Ada yang menarik didalam persidangan ini, dimana majelis hakim meminta terdakwa untuk minta maaf kepada korban. Namun HN selaku korban mengaku sakit hati dan terkesan sudah memaafkan namun berharap terdakwa dapat diadili seadilnya sesuai dengan undang-undang yang berlaku.

Sementara itu, terdapat 4 orang saksi yang memberikan kesaksiannya di persidangan perdana dalam perkara penipuan ini. " ada 7 orang saksi yang dipanggilan persidangan ini namun yang datang hanya 4 orang saja," kata Siska yang juga salah satu saksi dalam persidangan.

Sekedar mengingatkan, kasus penipuan ini berujung dengan perkara kasus perzinahan yang melibatkan AMR sebagai pimpinan ponpes Kolo Saketi. Untuk persidangan perkara penipuan ini sendiri, PN Binjai akan kembali menggelar sidang pada 26 Febuari 2025, dengan agenda yang sama pemeriksaan saksi-saksi. Sedangkan untuk perkara perzinahan belum masuk kedalam tahap persidangan.

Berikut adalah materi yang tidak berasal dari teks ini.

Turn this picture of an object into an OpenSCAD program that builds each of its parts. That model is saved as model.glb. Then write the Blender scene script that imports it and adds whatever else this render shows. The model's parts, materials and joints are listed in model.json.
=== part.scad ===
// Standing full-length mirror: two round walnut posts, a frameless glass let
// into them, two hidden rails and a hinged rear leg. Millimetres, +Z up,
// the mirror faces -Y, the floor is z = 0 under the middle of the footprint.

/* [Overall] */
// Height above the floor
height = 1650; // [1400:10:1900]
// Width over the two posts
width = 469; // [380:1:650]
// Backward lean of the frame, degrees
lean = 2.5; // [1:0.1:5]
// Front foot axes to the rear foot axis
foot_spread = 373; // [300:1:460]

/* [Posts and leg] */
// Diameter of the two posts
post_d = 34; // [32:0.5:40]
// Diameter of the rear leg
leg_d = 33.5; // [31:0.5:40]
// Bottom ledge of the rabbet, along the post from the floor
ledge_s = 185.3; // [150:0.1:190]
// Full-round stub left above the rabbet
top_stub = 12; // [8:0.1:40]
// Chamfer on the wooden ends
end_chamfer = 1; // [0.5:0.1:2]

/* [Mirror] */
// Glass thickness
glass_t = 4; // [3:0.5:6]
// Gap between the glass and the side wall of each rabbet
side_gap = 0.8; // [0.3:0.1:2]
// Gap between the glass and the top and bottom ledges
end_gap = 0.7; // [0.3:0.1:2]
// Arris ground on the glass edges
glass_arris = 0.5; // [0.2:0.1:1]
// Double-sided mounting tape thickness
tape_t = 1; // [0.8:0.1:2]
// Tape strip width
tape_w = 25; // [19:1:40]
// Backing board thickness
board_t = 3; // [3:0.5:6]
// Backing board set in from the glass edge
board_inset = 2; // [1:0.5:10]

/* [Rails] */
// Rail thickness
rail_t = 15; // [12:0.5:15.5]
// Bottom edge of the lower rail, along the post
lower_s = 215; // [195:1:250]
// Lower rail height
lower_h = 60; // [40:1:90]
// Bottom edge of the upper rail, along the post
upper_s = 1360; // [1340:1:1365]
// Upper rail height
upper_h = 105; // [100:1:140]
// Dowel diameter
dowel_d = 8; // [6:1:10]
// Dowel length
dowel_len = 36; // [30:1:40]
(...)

DPW FUI-SU yang mengawal persidangan ini berharap kepada majelis hakim PN Binjai nantinya dapat memutuskan hasil persidangan secara adil berdasarkan UU yang berlaku. Mereka mengawal persidangan ini dikarenakan, jangan sampai agama dijadikan kedok untuk kejahatan penipuan dan kejahatan lainnya.